Have you been on the receiving end of an unexpected break-up? Worse yet, more than once? Any break-up is painful, but when it is unexpected and unwanted, the effects can be devastating. The sadness is difficult to manage, and it can create a pessimistic outlook for attaining a viable relationship in the future, because you believe you only attract "the wrong" people.

But Randi Gunther, Ph.D., in her article 10 Reasons Why Some People Just Can't Let Go (https://www.psychologytoday.com/blog/rediscovering-love/201708/10-reasons-why-some-people-just-cant-let-go?amp=), has identified some characteristics of people where this has occurred.

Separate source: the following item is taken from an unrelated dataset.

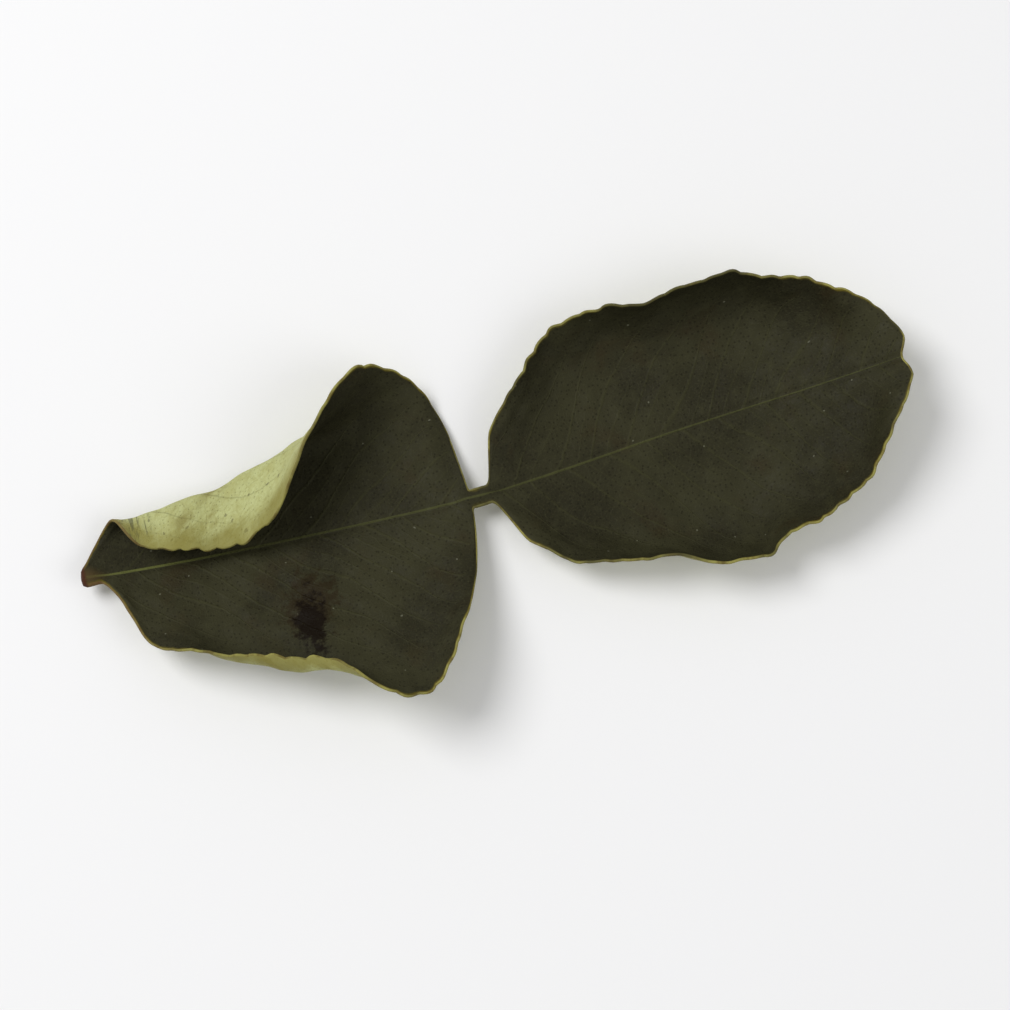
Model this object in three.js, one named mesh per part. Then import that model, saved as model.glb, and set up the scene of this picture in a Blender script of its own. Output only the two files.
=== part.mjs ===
// A dried makrut lime leaf: stalk end, winged petiole, narrow joint and blade, grown as one piece.
// Millimetres, +Z up. It lies on its underside, with the stalk end towards -X and the tip towards +X.
// "Place" is the distance along the midrib from the stalk's cut end, measured on the flattened leaf.
// Side 1 is the half of the leaf towards +Y, side -1 the half towards -Y.

import * as THREE from "three";

const { degToRad, lerp, smoothstep } = THREE.MathUtils;

// Driving dimensions of the flattened leaf
const STALK_LENGTH = 0.6;
const STALK_WIDTH = 1.15;
const WING_LENGTH = 42;
const WING_WIDTH = 40.4;
const JOINT_LENGTH = 1.6;
const JOINT_WIDTH = 1.7;
const BLADE_LENGTH = 49;
const BLADE_WIDTH = 37;
const TIP_BLUNTING = 0.6;
const THICKNESS = 0.7;

const JOINT_PLACE = STALK_LENGTH + WING_LENGTH;
const BLADE_PLACE = JOINT_PLACE + JOINT_LENGTH;
const LEAF_LENGTH = BLADE_PLACE + BLADE_LENGTH;

// How each lobe's half width grows from its foot, where it is widest, and how round its far end is.
// The blade's tip is blunt: its outline would close only TIP_BLUNTING further on
const WING_SHAPE = { foot: 0.48, shoulder: 7, cap: 0.62, flare: 0.12 };
const BLADE_SHAPE = { foot: 0.62, shoulder: 1.3, cap: 0.7, flare: 0.055 };

// On the side towards +Y the wing starts this much sooner than on average, on the other side this much later
const FOOT_LEAD = 1.7;
const FOOT_LAG = 0.5;

// Rounded teeth along both margins, and the notch at the tip
const ROWS_PER_TOOTH = 2;
const TOOTH_DEPTH = 0.45;
const NOTCH_DEPTH = 0.8;
const NOTCH_WIDTH = 1.25;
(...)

One is "innate insecurity". These people tend to already have an anxious world view, and the loss of more than one relationship only reinforced to them that the world is not "safe". They allow the fear to keep them from believing that they can find love again.

Another is "topping out". These people believe that the loved one who left was the best they will ever get, that they were "perfect". Again, this will reinforce the belief that moving on is hopeless.

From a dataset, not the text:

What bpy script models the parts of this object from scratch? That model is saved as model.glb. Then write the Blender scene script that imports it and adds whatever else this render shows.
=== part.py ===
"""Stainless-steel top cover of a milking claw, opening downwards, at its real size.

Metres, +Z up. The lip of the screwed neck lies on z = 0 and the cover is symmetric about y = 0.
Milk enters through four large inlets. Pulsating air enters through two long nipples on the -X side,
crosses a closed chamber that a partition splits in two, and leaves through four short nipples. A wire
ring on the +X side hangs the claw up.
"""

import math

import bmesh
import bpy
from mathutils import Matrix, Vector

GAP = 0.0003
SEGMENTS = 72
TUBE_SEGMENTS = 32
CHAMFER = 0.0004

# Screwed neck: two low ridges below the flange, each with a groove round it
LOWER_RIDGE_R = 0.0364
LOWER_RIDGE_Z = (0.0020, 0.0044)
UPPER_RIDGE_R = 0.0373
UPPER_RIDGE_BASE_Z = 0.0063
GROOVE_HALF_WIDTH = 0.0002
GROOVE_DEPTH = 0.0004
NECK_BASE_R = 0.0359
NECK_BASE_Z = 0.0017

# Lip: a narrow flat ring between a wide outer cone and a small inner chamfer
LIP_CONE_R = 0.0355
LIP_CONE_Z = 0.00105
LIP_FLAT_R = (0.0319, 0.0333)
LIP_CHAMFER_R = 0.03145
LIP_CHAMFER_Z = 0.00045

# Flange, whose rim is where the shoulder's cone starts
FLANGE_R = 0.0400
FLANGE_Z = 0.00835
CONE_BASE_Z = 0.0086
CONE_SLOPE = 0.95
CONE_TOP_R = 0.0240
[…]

Some people magnify the loss of a relationship simply because of a "fear of being alone". It is not the other person in the relationship, but merely being in a relationship, that is where the loss is felt. Similar to this is "relying on a partner for your own self-worth". Again, it is the fear of being individuated that is creating the pain.

Still others are "romantic fantasizers" or belief in "undying love". They will cling to the romantic notions of love, i.e. always feeling butterflies when you see your partner, or always feeling head over heels. This can be very difficult to live up to, and the partner may actually leave because of this expectation, leaving this type of person to believe that love has failed them again. The people who believe in undying love also tend to believe that there is one soulmate for everyone, and they need to cling to loving that person regardless of the relationship outcome.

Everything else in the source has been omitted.